We have had a problem over the weekend when one of our alerts did not trigger. I had to restart the services to get it all working again.
Does anyone had any idea why this might have happened?
It's possible it was related to changes we had made. It's the second time in a week we've needed to restart the services to have changes start working.
In the end it appeared that the splunk server was skipping triggering as apparently there is a limit to 1 real time alert per CPU core.
We increased this and it mostly fixed the issues.
In the end it appeared that the splunk server was skipping triggering as apparently there is a limit to 1 real time alert per CPU core.
We increased this and it mostly fixed the issues.
What changes did you make and how (deployed/updated conf files/from UI)?
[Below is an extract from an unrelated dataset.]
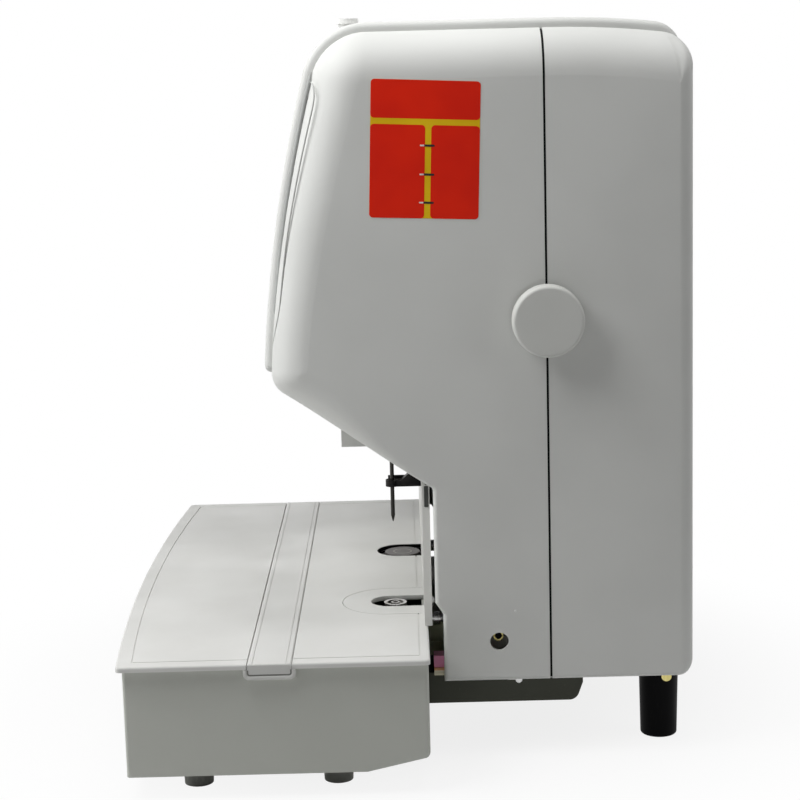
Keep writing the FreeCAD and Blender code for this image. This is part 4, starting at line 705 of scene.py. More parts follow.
# circuit boards: green resist over traces, with pads
boardLook = {
    "resist": rgb(24, 74, 48),
    "trace": rgb(38, 96, 62),
    # the brown is lifted above the lower board's own colour: painted light for the shaded gap
    "phenolic": rgb(206, 140, 74),
    "phenolicTrace": rgb(188, 124, 62),
    "brownBelow": 0.062,     # metres: boards under this height are brown
    "pad": rgb(196, 190, 170),
    "traceWidth": 0.18,      # share of each lane
    "padSize": 0.12,
    "blocks": 180.0,         # to a metre
    "edge": (0.42, 0.5),
    "lanes": 90.0,
    "waver": 2.5,
    "rough": (0.3, 0.45),
    "bump": (0.4, 0.00008),
    "fixed": {"IOR": 1.5, "Coat Weight": 0.3},
}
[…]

I create a new lookup table, added the new fields to search and also to the email alert that went out.
I should say i tested it and it was working 11.55pm on friday. Then nothing for the rest of the weekend
Did you check the scheduler logs for whether the alert search was run and if there were results that would trigger the alert?
index=_internal sourcetype=scheduler savedsearch_name="YourAlertName"
Thanks for this, yes it shows that it ran 1441 times on that day. Meaning it ran every minuet in the day so all working well..
Also if i run the search that the alert is built on the event shows up so i know the criteria was met.
This morning i sent a test alert no email
restarted services
sent another test alert and it worked.